WHO responds to cholera cases in Sudan
Two cholera treatment centres are treating patients in Blue Nile State and a dedicated isolation centre has been established for cholera case management
The World Health Organization (WHO) is working closely with national health authorities and partners to respond to cases of cholera in Blue Nile State in south-eastern Sudan.
“Early and effective response is the best means to stopping an outbreak in its tracks”
Between 28 August and 10 September, Sudan’s Federal Ministry of Health reported at least 51 cases of acute watery diarrhoea in Blue Nile State, including at least 3 deaths. Samples taken from 6 patients and sent for analysis to the Ministry’s National Public Health Laboratory showed that 4 of the 6 samples tested positive for Vibrio cholerae.
“Due to suboptimal health conditions and poor safe water and sewage system structures, exacerbated by polluted water sources caused by recent floods, there is a risk of cholera and other diarrhoeal diseases spreading if no immediate response interventions take place,” said Dr Naeema Al Gasseer, WHO Representative in Sudan.
To monitor and contain the outbreak, WHO has surged a team of public health experts to Blue Nile State; other international experts will soon follow.
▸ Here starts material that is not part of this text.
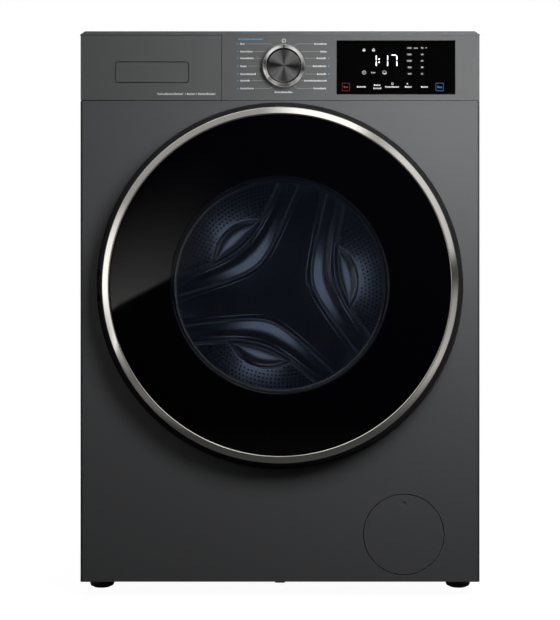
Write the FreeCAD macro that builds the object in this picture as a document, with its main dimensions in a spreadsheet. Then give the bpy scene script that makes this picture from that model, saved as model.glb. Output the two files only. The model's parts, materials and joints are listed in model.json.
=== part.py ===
import FreeCAD, Part
import math
import operator
import os

import Sketcher

# Front load washing machine. +Z is up and the front faces -Y. The origin is at the middle of the
# footprint, on the floor. Depths are measured back from the front plane of the cabinet, so a
# negative depth stands proud of it.

Vector = FreeCAD.Vector
Rotation = FreeCAD.Rotation

doc = FreeCAD.newDocument("FrontLoadWasher")

# ---------------------------------------------------------------- driving dimensions

DIMENSIONS = [
    # cabinet
    ("width", 597.0),
    ("height", 845.0),
    ("body_depth", 530.0),
    ("body_floor", 22.6),
    ("door_proud", 44.0),
    ("rear_proud", 16.0),
    ("skin", 1.0),
    ("flange", 18.0),
    ("corner", 3.7),
    ("lid_band", 5.9),
    ("lid_slope", 8.4),
    ("lid_core", 5.0),
    # control panel
    ("fascia_bottom", 741.5),
    ("fascia_proud", 2.0),
    ("fascia_deep", 18.0),
    ("wall", 2.5),
    ("gap", 0.5),
    ("flap_gap", 1.2),
    ("drawer_edge", 87.3),
    ("grip_left", 246.4),
    ("grip_right", 135.7),
    ("grip_bottom", 767.4),
    ("grip_top", 799.4),
    ("drawer_length", 215.0),
    ("knob_x", 5.8),
    ("knob_z", 791.0),
    ("knob_radius", 31.7),
    ("disc_radius", 25.9),
    ("screen_left", 84.3),
    ("screen_right", 261.6),
    ("screen_bottom", 750.2),
    ("screen_top", 830.9),
    ("screen_thick", 1.5),
    # door
    ("door_z", 465.0),
    ("rim_radius", 270.0),
    ("trim_outer", 260.8),
    ("trim_inner", 249.6),
    ("bowl_radius", 157.0),
    ("bowl_deep", 112.0),
    ("recess_radius", 274.0),
    ("recess_deep", 6.0),
    ("mouth_radius", 203.0),
    ("hinge_x", 252.0),
    ("hinge_proud", 20.0),
    ("hinge_pin", 3.0),
    ("latch_x", 222.0),
    ("latch_proud", 9.0),
    # tub and drum
    ("drum_z", 465.0),
    ("drum_radius", 242.0),
    ("drum_front", 98.0),
    ("drum_back", 392.0),
    ("drum_mouth", 172.0),
    ("tub_radius", 262.0),
    ("tub_front", 84.0),
    ("tub_split", 250.0),
    ("tub_back", 434.0),
    ("tub_mouth", 184.0),
    ("tub_wall", 4.0),
    ("shaft_front", 15.0),
    ("shaft_rear", 12.5),
    ("running_gap", 0.05),
    ("pulley_radius", 140.0),
    ("pinion_radius", 14.0),
    ("motor_z", 150.0),
    ("motor_radius", 52.0),
    ("belt_deep", 470.0),
    ("belt_width", 12.0),
    ("spring_x", 278.0),
    ("spring_top", 800.0),
    ("spring_bottom", 650.0),
    ("damper_x", 140.0),
    ("mid_deep", 270.0),
    # base
    ("flap_x", 184.8),
    ("flap_z", 93.8),
    ("flap_radius", 60.7),
    ("filter_radius", 30.0),
    ("foot_x", 276.0),
    ("foot_front", 73.0),
    ("foot_rear", 470.0),
    ("foot_radius", 18.8),
    ("stud_radius", 4.0),
    # rear fittings
    ("inlet_x", 200.0),
    ("inlet_z", 790.0),
    ("inlet_radius", 13.2),
    ("drain_x", 232.0),
    ("drain_z", 120.0),
    ("drain_radius", 10.0),
    ("gland_x", 232.0),
    ("gland_z", 170.0),
    ("cover_radius", 176.0),
]

sheet = doc.addObject("Spreadsheet::Sheet", "Dimensions")
for row, (alias, millimetres) in enumerate(DIMENSIONS, start=1):
    sheet.set(f"A{row}", alias)
    sheet.set(f"B{row}", str(millimetres))
    sheet.setAlias(f"B{row}", alias)
doc.recompute()


class Size:
    """A length worked out from the sheet: its number, and the expression that gives it."""

    def __init__(self, value, text):
        self.value = value
        self.text = text

    def __add__(self, other):
        return joined(self, "+", other)

    def __radd__(self, other):
        return joined(other, "+", self)

    def __sub__(self, other):
        return joined(self, "-", other)

    def __rsub__(self, other):
        return joined(other, "-", self)

    def __mul__(self, other):
        return joined(self, "*", other)

    def __rmul__(self, other):
        return joined(other, "*", self)

    def __truediv__(self, other):
        return joined(self, "/", other)

    def __neg__(self):
        return joined(0, "-", self)


SIGNS = {"+": operator.add, "-": operator.sub, "*": operator.mul, "/": operator.truediv}


def sized(number):
    """The same length as a Size, when it isn't one yet."""
    if isinstance(number, Size):
        return number
    return Size(float(number), f"({float(number)})")


def joined(first, sign, second):
    """Two lengths joined by a sign."""
    first = sized(first)
    second = sized(second)
    return Size(SIGNS[sign](first.value, second.value), f"({first.text} {sign} {second.text})")


class Sizes:
    """The sheet's cells by alias."""

    def __init__(self, rows):
        for alias, millimetres in rows:
            setattr(self, alias, Size(millimetres, f"Dimensions.{alias}"))


dim = Sizes(DIMENSIONS)
FRONT = (dim.door_proud - dim.rear_proud - dim.body_depth) / 2
NODES = []


def deep(depth):
    """The Y of a point that lies this far behind the front plane."""
    return FRONT + depth


# ---------------------------------------------------------------- building blocks


def bind(obj, prop, number):
    """Ties a property of an object to the sheet."""
    obj.setExpression(prop, sized(number).text)


def place(obj, x, y, z):
    """Ties an object's position to the sheet."""
    bind(obj, "Placement.Base.x", x)
    bind(obj, "Placement.Base.y", y)
    bind(obj, "Placement.Base.z", z)


def node(obj, label):
    """Marks an object as a finished sub-part and names it."""
    obj.Label = label
    NODES.append(obj)
    return obj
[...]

The WHO team is working with health authorities to strengthen disease surveillance, provide medical treatment for patients, distribute laboratory supplies, monitor water quality and chlorinate public water supplies, and promote health education and hygiene among affected and at-risk communities. Two cholera treatment centres are treating patients in Blue Nile State, and a dedicated isolation centre has been established for cholera case management. To date, 30 patients have been discharged after receiving treatment.
Early and effective response is the best means to stopping an outbreak in its tracks. Given the timely recognition of the cholera cases by the Federal Ministry of Health with full transparency in reporting to WHO under the International Health Regulations, and the swift scale-up of response, we are hopeful that we can soon contain this disease and minimize the number of cases,” added Dr Al-Gasseer.